Sole survivor of one of Cuba’s deadliest plane crashes faces arduous road to recovery
Mailén Díaz Almaguer, the sole survivor of the May 18 plane crash in Havana, suffered paralysis of both legs and has been transferred to the Hermanos Ameijeiras hospital in Havana for further treatment and therapy, according to Cuba media reports.
Esteban Reyes, the primary physician of Intensive and Emergency Medicine at the Calixto García hospital, told the state-run newspaper Juventud Rebelde that Díaz Almaguer suffered severe injuries and burns that stretched from her spine to the lower limbs. The injuries required frequent treatments and drainage.
Díaz Almaguer, whose recovery had not been publicly shared, experienced a series of major medical complications. But “the worst is over,” Dr. Reyes told the newspaper.
The young woman had to have her left leg amputated at the knee. She also underwent a tracheotomy, making speech impossible, so doctors learned to read her lips. Díaz Almaguer also suffers from a syndrome that is known as “fragmented memory.”
She does not remember everything that happened. She thought she had been in a car, not a Boeing 737-200 that was flying from Havana to Holguín before it fell shortly after takeoff. The plane, which belonged to the Mexican company Global Air, was chartered by Cubana de Aviación airline for the domestic flight.
Díaz Almaguer was one of three initial survivors transported to the Calixto García hospital following the crash. Gretell Landrove Font, 23, and Emiley Sánchez De la O, 40, died days later, raising the death toll from the accident to 112 of the 113 aboard the flight. The tragedy left the quiet city of Holguín utterly grief-stricken.
Three months after Cuba’s worst air disaster in decades, the official cause of the accident remains unclear. Global Air, owner of the airplane, had attributed the crash to pilot error.
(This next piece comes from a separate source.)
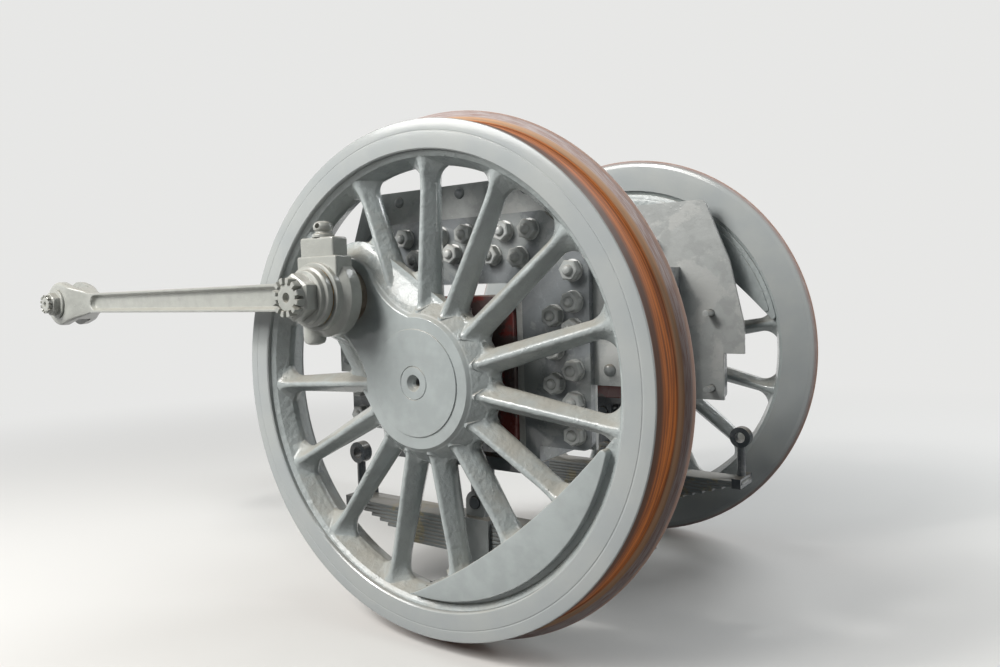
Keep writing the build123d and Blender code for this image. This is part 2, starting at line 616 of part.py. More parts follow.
# Doubling plate between the frame and the horn block
with BuildPart() as doubler_left:
    with BuildSketch(out(SEAT)) as doubler:
        with BuildLine():
            Polyline((-DOUBLER_HALF, DOUBLER_FOOT), (-DOUBLER_HALF, DOUBLER_TONGUE), (-DOUBLER_TOP_HALF - DOUBLER_SPREAD, DOUBLER_SHOULDER),
                     (-DOUBLER_TOP_HALF, DOUBLER_TOP), (DOUBLER_TOP_HALF, DOUBLER_TOP),
                     (DOUBLER_TOP_HALF + DOUBLER_SPREAD, DOUBLER_SHOULDER), (DOUBLER_HALF, DOUBLER_TONGUE),
                     (DOUBLER_HALF, DOUBLER_FOOT), (FLANGE_HALF, DOUBLER_FOOT), (FLANGE_HALF, FLANGE_FOOT),
                     (-FLANGE_HALF, FLANGE_FOOT), (-FLANGE_HALF, DOUBLER_FOOT), close=True)
        make_face()
        fillet(doubler.vertices().group_by(Axis.Y)[-1], 24)
    extrude(amount=DOUBLER)
    add(block(-HORN_HALF - CHEEK, HORN_HALF + CHEEK, SEAT - 1, SEAT + DOUBLER + 1, FLANGE_FOOT - 1, HORN_TOP + CHEEK),
        mode=Mode.SUBTRACT)
    with BuildSketch(out(SEAT)):
        with Locations(*studs_at):
            Circle(STUD_HOLE_R)
    extrude(amount=DOUBLER, mode=Mode.SUBTRACT)
doubler_left.part.label = "doubler_left"
with BuildPart() as doubler_right:
    mirror(doubler_left.part, about=MIDDLE)
doubler_right.part.label = "doubler_right"

# Studs that hold the horn block to the frame, with their outer nuts
def frame_studs(radius):
    """The six studs of the left side, each with its nut."""
    with BuildPart() as piece:
        with BuildSketch(out(SEAT - STUD_REACH)):
            with Locations(*studs_at):
                Circle(radius)
        extrude(amount=STUD_REACH + DOUBLER + FLANGE + STUD_NUT + STUD_TIP)
        with BuildSketch(out(FLANGE_OUT)):
            with Locations(*studs_at):
                RegularPolygon(STUD_NUT_ACROSS / 2, 6, major_radius=False)
        extrude(amount=STUD_NUT)
    return piece.part


with BuildPart() as frame_studs_left:
    add(frame_studs(STUD_R))
frame_studs_left.part.label = "frame_studs_left"
with BuildPart() as frame_studs_right:
    mirror(frame_studs(STUD_R_RIGHT), about=MIDDLE)
frame_studs_right.part.label = "frame_studs_right"

# Liners that the axlebox slides between
with BuildPart() as horn_liners_left:
    for side in (-1, 1):
        inner = side * (HORN_HALF - LINER)
        add(block(min(inner, side * HORN_HALF), max(inner, side * HORN_HALF), CHEEK_IN, FLANGE_OUT, LINER_FOOT, LINER_TOP))
horn_liners_left.part.label = "horn_liners_left"
with BuildPart() as horn_liners_right:
    mirror(horn_liners_left.part, about=MIDDLE)
horn_liners_right.part.label = "horn_liners_right"

# Axlebox, open below for the keep, with the brass in its crown
with BuildPart() as axlebox_left:
    with BuildSketch(out(BOX_IN)) as box:
        with BuildLine():
            Polyline((-BOX_HALF, BOX_FOOT), (-BOX_HALF, BOX_TOP), (BOX_HALF, BOX_TOP), (BOX_HALF, BOX_FOOT), close=True)
        make_face()
        fillet(box.vertices().group_by(Axis.Y)[-1], BOX_CROWN)
        Circle(BRASS_OUT_R, mode=Mode.SUBTRACT)
        with Locations((0, BOX_FOOT / 2)):
            Rectangle(2 * BRASS_OUT_R, -BOX_FOOT, mode=Mode.SUBTRACT)
    extrude(amount=BOX_OUT - BOX_IN)
axlebox_left.part.label = "axlebox_left"
with BuildPart() as axlebox_right:
    mirror(axlebox_left.part, about=MIDDLE)
axlebox_right.part.label = "axlebox_right"

with BuildPart() as axlebox_brass_left:
    with BuildSketch(out(BOX_IN + BRASS_INSET)):
        Circle(BRASS_OUT_R)
        Circle(BRASS_R, mode=Mode.SUBTRACT)
        with Locations((0, -BRASS_OUT_R / 2)):
            Rectangle(2 * BRASS_OUT_R, BRASS_OUT_R, mode=Mode.SUBTRACT)
    extrude(amount=BOX_OUT - BOX_IN - 2 * BRASS_INSET)
axlebox_brass_left.part.label = "axlebox_brass_left"
with BuildPart() as axlebox_brass_right:
    mirror(axlebox_brass_left.part, about=MIDDLE)
axlebox_brass_right.part.label = "axlebox_brass_right"

with BuildPart() as axlebox_keep_left:
    with BuildSketch(out(BOX_IN + BRASS_INSET)):
        with Locations((0, BOX_FOOT / 2)):
            Rectangle(2 * BRASS_OUT_R, -BOX_FOOT)
        Circle(JOURNAL_R + KEEP_GAP, mode=Mode.SUBTRACT)
    extrude(amount=BOX_OUT - BOX_IN - 2 * BRASS_INSET)
axlebox_keep_left.part.label = "axlebox_keep_left"
with BuildPart() as axlebox_keep_right:
    mirror(axlebox_keep_left.part, about=MIDDLE)
axlebox_keep_right.part.label = "axlebox_keep_right"

# Hornstay across the feet of the horn block
with BuildPart() as hornstay_left:
    add(block(-HORN_HALF - CHEEK, HORN_HALF + CHEEK, HORNSTAY_IN, HORNSTAY_OUT, LEG_FOOT - HORNSTAY, LEG_FOOT))
hornstay_left.part.label = "hornstay_left"
with BuildPart() as hornstay_right:
    mirror(hornstay_left.part, about=MIDDLE)
hornstay_right.part.label = "hornstay_right"


def lugs(z_pin, z_seat):
    """Two cheeks either side of the spring link, round at the pin and flat at their seat."""
    with BuildPart() as piece:
        for start in (BOX_MIDDLE - LINK_THICK / 2 - LUG, BOX_MIDDLE + LINK_THICK / 2):
            with BuildSketch(out(start)):
                with Locations((0, z_pin)):
                    Circle(LINK_R)
                with Locations((0, z_seat + (1 if z_seat > z_pin else -1))):
                    Rectangle(2 * LINK_R, 2)
                make_hull()
                with Locations((0, z_pin)):
                    Circle(LINK_PIN_R, mode=Mode.SUBTRACT)
            extrude(amount=LUG)
    return piece.part


# Saddle bar bolted under the axlebox, with the lugs that hold the spring link
with BuildPart() as saddle_left:
    add(block(-BOX_HALF, BOX_HALF, BOX_MIDDLE - SADDLE_HALF, BOX_MIDDLE + SADDLE_HALF, SADDLE_FOOT, BOX_FOOT))
    add(lugs(LINK_TOP, SADDLE_FOOT))
saddle_left.part.label = "saddle_left"
with BuildPart() as saddle_right:
    mirror(saddle_left.part, about=MIDDLE)
saddle_right.part.label = "saddle_right"

with BuildPart() as spring_link_left:
    with BuildSketch(out(BOX_MIDDLE - LINK_THICK / 2)):
        for z in (LINK_TOP, LINK_FOOT):
            with Locations((0, z)):
                Circle(LINK_R - 3)
        make_hull()
    extrude(amount=LINK_THICK)
    for z in (LINK_TOP, LINK_FOOT):
        with BuildSketch(out(BOX_MIDDLE - LINK_THICK / 2 - LUG - 6)):
            with Locations((0, z)):
                Circle(LINK_PIN_R)
        extrude(amount=LINK_THICK + 2 * LUG + 12)
spring_link_left.part.label = "spring_link_left"
with BuildPart() as spring_link_right:
    mirror(spring_link_left.part, about=MIDDLE)
spring_link_right.part.label = "spring_link_right"

# Leaf spring, longest leaf on top
with BuildPart() as leaf_spring_left:
    with BuildSketch(out(BOX_MIDDLE - LEAF_WIDTH / 2)):
        for leaf in range(LEAVES):
            with Locations((0, SPRING_TOP - (leaf + 0.5) * LEAF)):
                Rectangle(2 * (LEAF_HALF - leaf * LEAF_STEP), LEAF)
    extrude(amount=LEAF_WIDTH)
leaf_spring_left.part.label = "leaf_spring_left"
with BuildPart() as leaf_spring_right:
    mirror(leaf_spring_left.part, about=MIDDLE)
leaf_spring_right.part.label = "leaf_spring_right"

with BuildPart() as spring_buckle_left:
    add(block(-BUCKLE_HALF, BUCKLE_HALF, BOX_MIDDLE - LEAF_WIDTH / 2 - BUCKLE_WALL, BOX_MIDDLE + LEAF_WIDTH / 2 + BUCKLE_WALL,
              BUCKLE_FOOT, BUCKLE_TOP))
    add(block(-BUCKLE_HALF - 1, BUCKLE_HALF + 1, BOX_MIDDLE - LEAF_WIDTH / 2, BOX_MIDDLE + LEAF_WIDTH / 2,
              SPRING_FOOT, SPRING_TOP), mode=Mode.SUBTRACT)
    add(lugs(LINK_FOOT, BUCKLE_TOP))
spring_buckle_left.part.label = "spring_buckle_left"
with BuildPart() as spring_buckle_right:
    mirror(spring_buckle_left.part, about=MIDDLE)
spring_buckle_right.part.label = "spring_buckle_right"

# Hangers at the two ends of the spring, each a clip round the leaf, a rod and an eye
with BuildPart() as spring_hangers_left:
    clip_in = BOX_MIDDLE - LEAF_WIDTH / 2 - HANGER_WALL
    clip_out = BOX_MIDDLE + LEAF_WIDTH / 2 + HANGER_WALL
    clip_top = SPRING_TOP + HANGER_WALL
    clip_foot = SPRING_TOP - LEAF - HANGER_WALL
    for x in (-HANGER_X, HANGER_X):
        add(block(x - HANGER_CLIP, x + HANGER_CLIP, clip_in, clip_out, clip_foot, clip_top))
        rod_plane = Plane(origin=(x, SEAT - BOX_MIDDLE, clip_top), x_dir=(1, 0, 0), z_dir=(0, 0, 1))
        with BuildSketch(rod_plane):
            Circle(min(HANGER_ROD_R, HANGER_THICK / 2))
        extrude(amount=HANGER_EYE_Z - clip_top)
        with BuildSketch(out(BOX_MIDDLE - HANGER_THICK / 2)):
            with Locations((x, HANGER_EYE_Z)):
                Circle(HANGER_EYE_R)
        extrude(amount=HANGER_THICK)
        with BuildSketch(out(BOX_MIDDLE - HANGER_THICK / 2)):
            with Locations((x, HANGER_EYE_Z)):
                Circle(HANGER_BORE_R)
        extrude(amount=HANGER_THICK, mode=Mode.SUBTRACT)
    add(block(-LEAF_HALF - 1, LEAF_HALF + 1, BOX_MIDDLE - LEAF_WIDTH / 2, BOX_MIDDLE + LEAF_WIDTH / 2,
              SPRING_TOP - LEAF, SPRING_TOP), mode=Mode.SUBTRACT)
spring_hangers_left.part.label = "spring_hangers_left"
with BuildPart() as spring_hangers_right:
    mirror(spring_hangers_left.part, about=MIDDLE)
spring_hangers_right.part.label = "spring_hangers_right"

os.makedirs("parts", exist_ok=True)
export_step(axle.part, "parts/axle.step")
export_step(wheel_centre_left.part, "parts/wheel_centre_left.step")
export_step(wheel_centre_right.part, "parts/wheel_centre_right.step")
export_step(tyre_left.part, "parts/tyre_left.step")
export_step(tyre_right.part, "parts/tyre_right.step")
export_step(crank_pin_left.part, "parts/crank_pin_left.step")
export_step(crank_pin_right.part, "parts/crank_pin_right.step")
export_step(crank_nut_left.part, "parts/crank_nut_left.step")
export_step(crank_nut_right.part, "parts/crank_nut_right.step")
export_step(coupling_rod_left.part, "parts/coupling_rod_left.step")
export_step(coupling_rod_right.part, "parts/coupling_rod_right.step")
export_step(rod_bush_left.part, "parts/rod_bush_left.step")
export_step(rod_bush_right.part, "parts/rod_bush_right.step")
export_step(oil_cap_left.part, "parts/oil_cap_left.step")
export_step(oil_cap_right.part, "parts/oil_cap_right.step")
export_step(knuckle_pin_left.part, "parts/knuckle_pin_left.step")
export_step(knuckle_pin_right.part, "parts/knuckle_pin_right.step")
export_step(knuckle_nut_left.part, "parts/knuckle_nut_left.step")
export_step(knuckle_nut_right.part, "parts/knuckle_nut_right.step")
export_step(hornblock_left.part, "parts/hornblock_left.step")
export_step(hornblock_right.part, "parts/hornblock_right.step")
export_step(doubler_left.part, "parts/doubler_left.step")
export_step(doubler_right.part, "parts/doubler_right.step")
export_step(frame_studs_left.part, "parts/frame_studs_left.step")
export_step(frame_studs_right.part, "parts/frame_studs_right.step")
export_step(horn_liners_left.part, "parts/horn_liners_left.step")
export_step(horn_liners_right.part, "parts/horn_liners_right.step")
export_step(axlebox_left.part, "parts/axlebox_left.step")
export_step(axlebox_right.part, "parts/axlebox_right.step")
export_step(axlebox_brass_left.part, "parts/axlebox_brass_left.step")
export_step(axlebox_brass_right.part, "parts/axlebox_brass_right.step")
export_step(axlebox_keep_left.part, "parts/axlebox_keep_left.step")
export_step(axlebox_keep_right.part, "parts/axlebox_keep_right.step")
export_step(hornstay_left.part, "parts/hornstay_left.step")
export_step(hornstay_right.part, "parts/hornstay_right.step")
export_step(saddle_left.part, "parts/saddle_left.step")
export_step(saddle_right.part, "parts/saddle_right.step")
export_step(spring_link_left.part, "parts/spring_link_left.step")
export_step(spring_link_right.part, "parts/spring_link_right.step")
export_step(leaf_spring_left.part, "parts/leaf_spring_left.step")
export_step(leaf_spring_right.part, "parts/leaf_spring_right.step")
export_step(spring_buckle_left.part, "parts/spring_buckle_left.step")
export_step(spring_buckle_right.part, "parts/spring_buckle_right.step")
export_step(spring_hangers_left.part, "parts/spring_hangers_left.step")
export_step(spring_hangers_right.part, "parts/spring_hangers_right.step")
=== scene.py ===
import math

import bmesh
import bpy
import numpy as np
from mathutils import Matrix, Vector


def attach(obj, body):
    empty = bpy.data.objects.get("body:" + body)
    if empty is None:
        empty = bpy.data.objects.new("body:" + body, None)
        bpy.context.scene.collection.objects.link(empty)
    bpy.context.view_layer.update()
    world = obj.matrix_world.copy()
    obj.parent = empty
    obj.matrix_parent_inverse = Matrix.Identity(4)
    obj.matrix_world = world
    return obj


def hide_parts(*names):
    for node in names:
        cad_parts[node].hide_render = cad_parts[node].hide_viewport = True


# Coupled wheelset of a steam locomotive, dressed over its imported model.
# Shapes are worked out in millimetres as (x, out, z), out being the distance from the centre line
# towards the left side, and placed in the frame of the model in metres.

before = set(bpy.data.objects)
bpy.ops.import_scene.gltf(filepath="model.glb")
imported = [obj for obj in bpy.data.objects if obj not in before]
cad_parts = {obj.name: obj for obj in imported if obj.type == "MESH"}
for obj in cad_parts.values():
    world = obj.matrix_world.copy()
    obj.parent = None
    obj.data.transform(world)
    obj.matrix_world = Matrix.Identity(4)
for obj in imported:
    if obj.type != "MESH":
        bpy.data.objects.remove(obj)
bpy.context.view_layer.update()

SEAT = 425.0
FACE = 625.0
TAU = 2 * math.pi

# Camera: a wide lens close to the left wheel, at the height of its hub
LENS, SENSOR = 27.67, 36.0
EYE = (1.2387, -1.5723, 0.2185)
TURN_RIGHT, TILT_DOWN, ROLL = 35.5734, -3.2705, 1.6773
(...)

But Cuban investigators called the claim mere “speculations.”
The two black boxes recovered from the fiery crash were sent to Washington, D.C., to be analyzed at the National Transportation Safety Board’s recorder lab.
The incident sullied the reputation of Cubana de Aviación, a state-owned airline whose performance has plummeted since the end of subsidies from the former Soviet Union to the island.
Cubana acknowledged last June that it canceled five national routes and reduced flight frequencies due to the lack of airplanes. Several employees of Global Air reported that the conditions in which the company worked were unsafe and that the crash was a disaster waiting to happen.